Warren Urges Fed and Treasury to Reject Crypto Bailout, Warns It Could Enrich Trump-Linked Firm
Sen. Elizabeth Warren sent a letter to Treasury Secretary Scott Bessent and Federal Reserve Chair Jerome Powell urging them not to use taxpayer-backed interventions to stabilize Bitcoin or the wider crypto market. Warren argued any bailout would disproportionately benefit crypto billionaires and could directly enrich President Trump’s family-linked crypto firm, World Liberty Financial (WLFI). The letter followed a congressional hearing where Bessent said the Treasury was retaining seized Bitcoin and discussed asset diversification by banks; Warren called the response a deflection and demanded agencies refrain from direct purchases, guarantees, or liquidity facilities for cryptocurrencies. The note comes amid a >50% drop in Bitcoin from its October all-time high and a local low around $60,000 on Feb. 6, and coincided with WLFI hosting a crypto forum at Mar-a-Lago. Warren emphasized that government intervention would transfer wealth from taxpayers to wealthy crypto stakeholders and asked regulators to avoid propping up digital-asset prices.
Bearish
Warren’s public call for regulators to refuse any bailout increases political and regulatory scrutiny on crypto and signals a low likelihood of near-term government support.
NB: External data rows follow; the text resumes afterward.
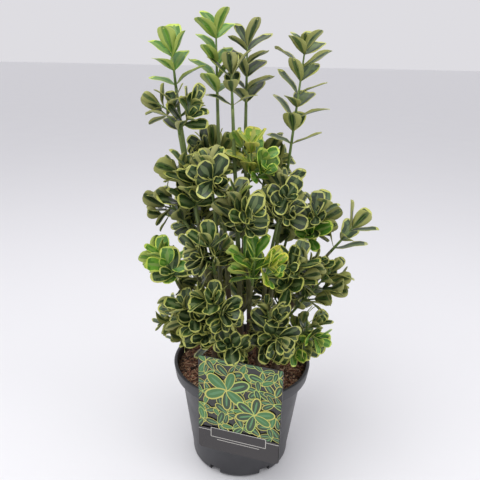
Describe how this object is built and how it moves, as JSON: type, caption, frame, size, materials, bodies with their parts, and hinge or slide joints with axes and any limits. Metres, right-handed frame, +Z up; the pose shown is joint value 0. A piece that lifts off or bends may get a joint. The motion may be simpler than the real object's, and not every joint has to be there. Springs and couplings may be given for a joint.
{
  "type": "potted ovatus aureus japanese euonymus",
  "caption": "Upright variegated evergreen shrub with many leafy stems, standing in a round black nursery pot with a printed card on its rim.",
  "frame": {"origin": "middle of the pot's flat underside", "axes": "+Z up along the plant; -Y is the front, where the card hangs; +X is the viewer's right"},
  "size_m": [0.3022, 0.2409, 0.5956],
  "materials": {
    "pot_plastic": "satin black moulded plastic",
    "bark_chips": "rough bark chips and wood fibre",
    "printed_card": "glossy printed plastic card",
    "bark": "thin green and brown bark",
    "leaf_green": "glossy green leaves with yellow margins"
  },
  "bodies": {
    "root": {"pot": "pot_plastic", "growing_medium": "bark_chips", "label_card": "printed_card", "stem_left": "bark", "stem_middle_left": "bark", "stem_middle_right": "bark", "stem_right": "bark", "stem_front_left": "bark", "stem_front": "bark", "stem_front_right": "bark", "stem_right_wing": "bark", "stem_back_left": "bark", "stem_back": "bark", "stem_back_right": "bark", "bough_left_shoulder": "bark", "bough_bright_centre": "bark", "bough_left_upper": "bark", "bough_left_wing": "bark", "bough_centre_upper": "bark", "bough_right_wing_mid": "bark", "bough_left_low": "bark", "bough_left_centre_low": "bark", "bough_centre_low": "bark", "bough_right_centre_low": "bark", "bough_back_left_upper": "bark", "bough_back_right_upper": "bark", "foliage_left_crown": "leaf_green", "foliage_left_shoulder": "leaf_green", "foliage_middle_left_crown": "leaf_green", "foliage_middle_front_crown": "leaf_green", "foliage_middle_right_crown": "leaf_green", "foliage_right_shoot": "leaf_green", "foliage_bright_centre": "leaf_green", "foliage_left_upper": "leaf_green", "foliage_left_wing": "leaf_green", "foliage_left_centre_upper": "leaf_green", "foliage_centre_upper": "leaf_green", "foliage_right_centre_upper": "leaf_green", "foliage_right_wing_tip": "leaf_green", "foliage_right_wing_mid": "leaf_green", "foliage_right_wing_low": "leaf_green", "foliage_left_low": "leaf_green", "foliage_left_centre_low": "leaf_green", "foliage_centre_low": "leaf_green", "foliage_right_centre_low": "leaf_green", "foliage_left_bottom": "leaf_green", "foliage_centre_rosette": "leaf_green", "foliage_front_rosette": "leaf_green", "foliage_right_centre_bottom": "leaf_green", "foliage_right_bottom": "leaf_green", "foliage_left_foot": "leaf_green", "foliage_back_left_bottom": "leaf_green", "foliage_back_bottom": "leaf_green", "foliage_back_right_bottom": "leaf_green", "foliage_back_left_middle": "leaf_green", "foliage_back_middle": "leaf_green", "foliage_back_right_middle": "leaf_green", "foliage_back_left_upper": "leaf_green", "foliage_back_right_upper": "leaf_green"}
  },
  "joints": []
}
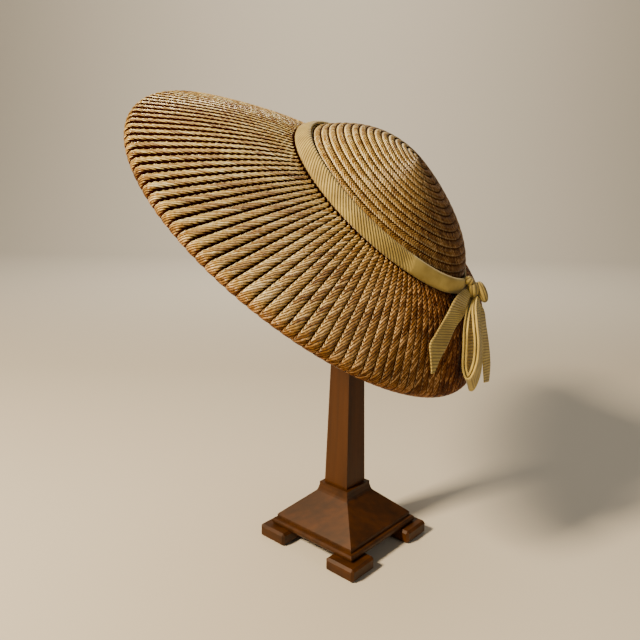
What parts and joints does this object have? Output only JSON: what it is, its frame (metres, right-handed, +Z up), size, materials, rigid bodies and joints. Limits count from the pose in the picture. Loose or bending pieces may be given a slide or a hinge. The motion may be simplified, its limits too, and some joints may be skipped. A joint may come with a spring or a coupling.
{
  "type": "poke bonnet on a hat stand",
  "caption": "Straw poke bonnet with a deep ribbed brim, a domed braid crown and a corded ribbon tied in a bow, tipped back on a plain square wooden hat stand.",
  "frame": {"origin": "middle of the whole outline, on the plane the stand's feet rest on", "axes": "+Z up; the bonnet's deep front brim points to -X and upwards, the bow hangs at +X on the -Y side"},
  "size_m": [0.3104, 0.3094, 0.42],
  "materials": {
    "plaited_straw": "semi-gloss",
    "corded_ribbon": "matte",
    "stained_wood": "satin"
  },
  "bodies": {
    "root": {"crown": "plaited_straw", "brim": "plaited_straw", "ribbon_band": "corded_ribbon", "bow_knot": "corded_ribbon", "bow_fold": "corded_ribbon", "bow_loop": "corded_ribbon", "bow_tail_near": "corded_ribbon", "bow_tail_far": "corded_ribbon", "stand_base": "stained_wood", "stand_foot_1": "stained_wood", "stand_foot_2": "stained_wood", "stand_foot_3": "stained_wood", "stand_foot_4": "stained_wood", "stand_post": "stained_wood", "stand_rest": "stained_wood"}
  },
  "joints": []
}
Traders often price in the prospect of official backstops; removing that possibility raises perceived tail risk and downside pressure. The letter underscores concerns about favoritism and fiscal cost, which could harden regulatory stances. Combined with an ongoing >50% BTC correction from October highs and recent price weakness (~$60k local low), this reduces investor confidence and may prompt risk-off flows. In the short term expect higher volatility and downward pressure on BTC and correlated altcoins as traders reassess the chance of intervention and de-risk. In the medium to long term, clearer rule-setting and potential crackdowns could restructure capital allocation within the sector—negative for highly speculative tokens but neutral-to-positive for projects with clear compliance and institutional pathways. Historical parallels: statements and regulatory crackdowns (e.g., 2018–2019 enforcement waves, 2022 FTX fallout) produced sustained selloffs and liquidity squeezes until regulatory clarity or renewed institutional demand returned.